Flávio passou a ser investigado pelo MP do Rio após um relatório do Coaf apontar movimentações atípicas de R$ 1,2 milhão no intervalo de um ano nas contas de Fabrício Queiroz, ex-assessor do parlamentar. “Aqui não está em julgamento, em nenhum momento, o senador Flávio Bolsonaro”, disse Toffoli. “É bom afastar essa lenda urbana.”

O caso analisado pelo Supremo gira em torno de um processo de sonegação fiscal envolvendo donos de um posto de gasolina em Americana (SP). A defesa acusa a Receita de extrapolar suas funções. O processo ganhou repercussão geral, ou seja, o entendimento firmado pelo Supremo deve ser aplicado para outros casos. Em julho, Toffoli deu uma liminar que resultou na suspensão de 935 apurações e inquéritos do Ministério Público Federal, o que beneficiou o filho do presidente da República.

O voto do ministro não esclareceu o que deve acontecer com essas investigações. Se prevalecer a posição de Toffoli, a análise sobre a continuidade ou não deles deverá ser feita caso a caso, o que gera incerteza sobre o futuro de diversos processos.

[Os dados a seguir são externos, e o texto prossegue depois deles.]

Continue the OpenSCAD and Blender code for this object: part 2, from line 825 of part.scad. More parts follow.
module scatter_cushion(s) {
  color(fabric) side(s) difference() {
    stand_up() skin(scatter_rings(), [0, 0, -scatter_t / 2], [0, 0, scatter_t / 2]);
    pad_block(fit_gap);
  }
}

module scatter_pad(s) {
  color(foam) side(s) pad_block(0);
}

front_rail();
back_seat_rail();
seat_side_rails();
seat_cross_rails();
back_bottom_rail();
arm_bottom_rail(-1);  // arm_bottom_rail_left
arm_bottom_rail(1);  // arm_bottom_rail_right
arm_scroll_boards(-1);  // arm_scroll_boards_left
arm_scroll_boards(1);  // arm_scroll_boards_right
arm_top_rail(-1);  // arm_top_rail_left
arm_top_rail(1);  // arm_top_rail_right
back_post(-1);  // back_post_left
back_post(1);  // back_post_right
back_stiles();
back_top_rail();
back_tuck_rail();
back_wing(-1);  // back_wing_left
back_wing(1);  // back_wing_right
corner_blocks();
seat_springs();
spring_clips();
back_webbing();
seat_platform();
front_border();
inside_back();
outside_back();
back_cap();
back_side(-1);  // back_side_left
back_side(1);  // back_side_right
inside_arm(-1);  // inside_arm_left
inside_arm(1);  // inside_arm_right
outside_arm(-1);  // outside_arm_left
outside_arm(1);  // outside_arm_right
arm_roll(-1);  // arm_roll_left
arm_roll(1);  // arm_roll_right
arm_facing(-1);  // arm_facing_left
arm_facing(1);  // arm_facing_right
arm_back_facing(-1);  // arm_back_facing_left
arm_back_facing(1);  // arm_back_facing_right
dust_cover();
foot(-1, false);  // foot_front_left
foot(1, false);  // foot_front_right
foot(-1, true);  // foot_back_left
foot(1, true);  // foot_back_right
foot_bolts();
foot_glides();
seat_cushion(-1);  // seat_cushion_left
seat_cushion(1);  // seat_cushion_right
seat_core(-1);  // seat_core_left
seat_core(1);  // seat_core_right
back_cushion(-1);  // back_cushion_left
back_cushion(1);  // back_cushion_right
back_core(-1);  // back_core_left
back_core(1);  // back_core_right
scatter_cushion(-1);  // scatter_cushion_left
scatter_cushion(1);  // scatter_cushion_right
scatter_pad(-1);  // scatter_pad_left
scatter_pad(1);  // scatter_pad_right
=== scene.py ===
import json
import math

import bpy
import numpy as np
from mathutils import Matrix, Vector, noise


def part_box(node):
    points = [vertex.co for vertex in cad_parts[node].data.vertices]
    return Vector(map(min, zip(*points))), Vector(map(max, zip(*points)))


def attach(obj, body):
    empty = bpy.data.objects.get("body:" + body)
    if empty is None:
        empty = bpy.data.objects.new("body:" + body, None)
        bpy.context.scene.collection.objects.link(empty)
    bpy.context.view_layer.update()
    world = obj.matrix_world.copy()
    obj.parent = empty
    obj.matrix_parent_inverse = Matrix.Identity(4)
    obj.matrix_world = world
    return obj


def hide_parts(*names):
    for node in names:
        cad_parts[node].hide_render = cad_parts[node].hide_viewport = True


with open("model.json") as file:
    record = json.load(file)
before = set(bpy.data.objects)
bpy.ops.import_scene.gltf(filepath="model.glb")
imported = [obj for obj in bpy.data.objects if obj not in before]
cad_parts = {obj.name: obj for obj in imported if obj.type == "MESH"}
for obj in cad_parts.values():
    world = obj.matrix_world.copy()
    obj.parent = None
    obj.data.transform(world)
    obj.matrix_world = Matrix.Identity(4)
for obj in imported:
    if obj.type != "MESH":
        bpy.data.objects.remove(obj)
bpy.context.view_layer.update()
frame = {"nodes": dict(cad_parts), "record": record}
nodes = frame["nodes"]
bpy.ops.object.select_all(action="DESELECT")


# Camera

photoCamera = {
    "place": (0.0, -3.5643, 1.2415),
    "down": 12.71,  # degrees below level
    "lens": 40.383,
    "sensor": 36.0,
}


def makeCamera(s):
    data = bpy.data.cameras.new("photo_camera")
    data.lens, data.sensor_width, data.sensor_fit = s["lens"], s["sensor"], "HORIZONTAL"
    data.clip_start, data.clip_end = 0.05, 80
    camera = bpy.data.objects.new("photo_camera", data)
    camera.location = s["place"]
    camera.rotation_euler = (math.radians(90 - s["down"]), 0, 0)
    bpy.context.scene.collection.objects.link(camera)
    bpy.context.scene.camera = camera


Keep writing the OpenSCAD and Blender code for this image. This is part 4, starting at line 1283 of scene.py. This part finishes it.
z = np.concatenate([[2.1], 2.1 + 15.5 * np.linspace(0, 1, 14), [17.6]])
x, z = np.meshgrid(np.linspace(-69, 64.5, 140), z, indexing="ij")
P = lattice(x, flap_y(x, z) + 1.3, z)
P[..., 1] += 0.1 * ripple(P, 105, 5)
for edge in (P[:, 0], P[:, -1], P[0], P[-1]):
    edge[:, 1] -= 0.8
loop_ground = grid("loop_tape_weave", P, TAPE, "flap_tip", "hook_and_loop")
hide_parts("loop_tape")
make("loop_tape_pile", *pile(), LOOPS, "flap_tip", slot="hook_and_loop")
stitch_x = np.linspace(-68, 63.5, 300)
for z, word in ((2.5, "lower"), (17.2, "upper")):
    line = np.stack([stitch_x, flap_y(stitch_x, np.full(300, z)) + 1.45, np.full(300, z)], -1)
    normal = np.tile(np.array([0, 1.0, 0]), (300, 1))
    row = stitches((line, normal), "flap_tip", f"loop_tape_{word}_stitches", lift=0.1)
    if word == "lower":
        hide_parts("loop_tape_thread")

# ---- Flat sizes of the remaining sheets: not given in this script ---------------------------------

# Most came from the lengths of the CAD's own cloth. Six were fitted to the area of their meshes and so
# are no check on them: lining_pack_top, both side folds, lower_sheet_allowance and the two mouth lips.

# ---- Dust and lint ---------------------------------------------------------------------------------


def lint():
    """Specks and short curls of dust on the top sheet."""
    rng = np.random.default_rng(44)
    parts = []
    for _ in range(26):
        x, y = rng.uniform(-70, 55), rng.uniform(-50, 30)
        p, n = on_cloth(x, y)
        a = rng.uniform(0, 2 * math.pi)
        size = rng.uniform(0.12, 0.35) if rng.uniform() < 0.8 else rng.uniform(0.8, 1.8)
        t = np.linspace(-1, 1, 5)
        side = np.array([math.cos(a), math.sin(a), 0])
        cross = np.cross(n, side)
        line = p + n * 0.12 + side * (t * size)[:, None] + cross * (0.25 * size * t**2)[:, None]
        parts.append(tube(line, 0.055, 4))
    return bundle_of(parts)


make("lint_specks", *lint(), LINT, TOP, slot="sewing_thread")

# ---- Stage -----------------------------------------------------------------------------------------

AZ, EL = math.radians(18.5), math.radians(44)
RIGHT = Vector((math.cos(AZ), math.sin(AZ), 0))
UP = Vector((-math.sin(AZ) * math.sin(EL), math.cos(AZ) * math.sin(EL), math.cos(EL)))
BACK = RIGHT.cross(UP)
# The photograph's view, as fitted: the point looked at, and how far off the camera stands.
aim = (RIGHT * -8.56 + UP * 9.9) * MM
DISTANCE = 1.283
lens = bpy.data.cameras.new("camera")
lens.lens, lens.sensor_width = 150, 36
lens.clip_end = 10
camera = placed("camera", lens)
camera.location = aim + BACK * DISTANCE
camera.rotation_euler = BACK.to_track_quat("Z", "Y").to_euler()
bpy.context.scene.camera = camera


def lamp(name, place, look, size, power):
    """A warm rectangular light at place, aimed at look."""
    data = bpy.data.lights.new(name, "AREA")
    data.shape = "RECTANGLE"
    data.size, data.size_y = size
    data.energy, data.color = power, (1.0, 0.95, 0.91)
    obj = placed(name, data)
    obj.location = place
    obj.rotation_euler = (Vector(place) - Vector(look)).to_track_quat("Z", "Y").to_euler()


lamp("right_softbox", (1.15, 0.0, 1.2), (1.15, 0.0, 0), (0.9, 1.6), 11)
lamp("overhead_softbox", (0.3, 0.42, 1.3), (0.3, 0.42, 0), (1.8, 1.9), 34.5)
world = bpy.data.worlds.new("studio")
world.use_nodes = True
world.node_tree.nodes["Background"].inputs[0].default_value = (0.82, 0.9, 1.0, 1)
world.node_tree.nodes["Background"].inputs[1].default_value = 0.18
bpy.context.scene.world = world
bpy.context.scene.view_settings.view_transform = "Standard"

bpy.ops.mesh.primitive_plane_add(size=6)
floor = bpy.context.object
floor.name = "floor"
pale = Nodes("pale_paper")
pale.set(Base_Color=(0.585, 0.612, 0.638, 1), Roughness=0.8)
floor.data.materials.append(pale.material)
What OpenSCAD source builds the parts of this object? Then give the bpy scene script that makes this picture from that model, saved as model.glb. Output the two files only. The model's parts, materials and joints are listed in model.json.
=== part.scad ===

Regras. Para Toffoli, a UIF pode compartilhar informações com o Ministério Público e a Polícia, mas os dados devem ser repassados mediante sistemas de acesso restrito e vedadas outras formas de comunicação, como e-mail. Na avaliação de Toffoli, a UIF também não pode elaborar relatório de inteligência por “encomenda” contra cidadãos sem qualquer investigação criminal existente.

Esses dois pontos são contestados pela defesa de Flávio Bolsonaro, que utilizou esses argumentos para anular as investigações. Nos bastidores, a percepção da defesa do senador foi que essa limitação fortalece as decisões judiciais que paralisaram a investigação sobre o parlamentar.

As maiores limitações impostas pelo ministro, no entanto, miraram a Receita Federal. Dentro do MP, há o temor de que as restrições impostas por Toffoli criem mais uma etapa de procedimentos que congestione a Justiça e trave as investigações.

Para Toffoli, a Receita não pode incluir nas chamadas Representações Fiscais para Fins Penais (RFFP) que envia ao Ministério Público, dados considerados sensíveis, como a íntegra de extratos bancários ou de declaração de imposto de renda, a não ser que solicite autorização da Justiça. Na prática, isso obrigaria a Receita a rever os procedimentos atualmente adotados.

Quando há indícios de crime, como lavagem de dinheiro ou contrabando, a Receita é obrigada a comunicar o MP – e isso não muda. Enquanto a Receita investiga o não pagamento de tributos, o MP apura na esfera penal, o que pode levar à prisão.

Conforme revelou o Estado,a Receita incluiu a advogada Roberta Maria Rangel, mulher de Toffoli, entre alvos de apuração preliminar por indícios de irregularidade tributária. Foi a mesma investigação que atingiu o ministro do STF Gilmar Mendes e sua mulher, Guiomar Feitosa.

O voto de Toffoli não foi totalmente compreendido entre ministros. “Tem que chamar um professor de javanês”, disse o ministro Luís Roberto Barroso, ao fim da sessão.

'Flávio Bolsonaro'

“Aqui não está em julgamento, em nenhum momento, o senador Flávio Bolsonaro. É bom afastar essa lenda urbana.”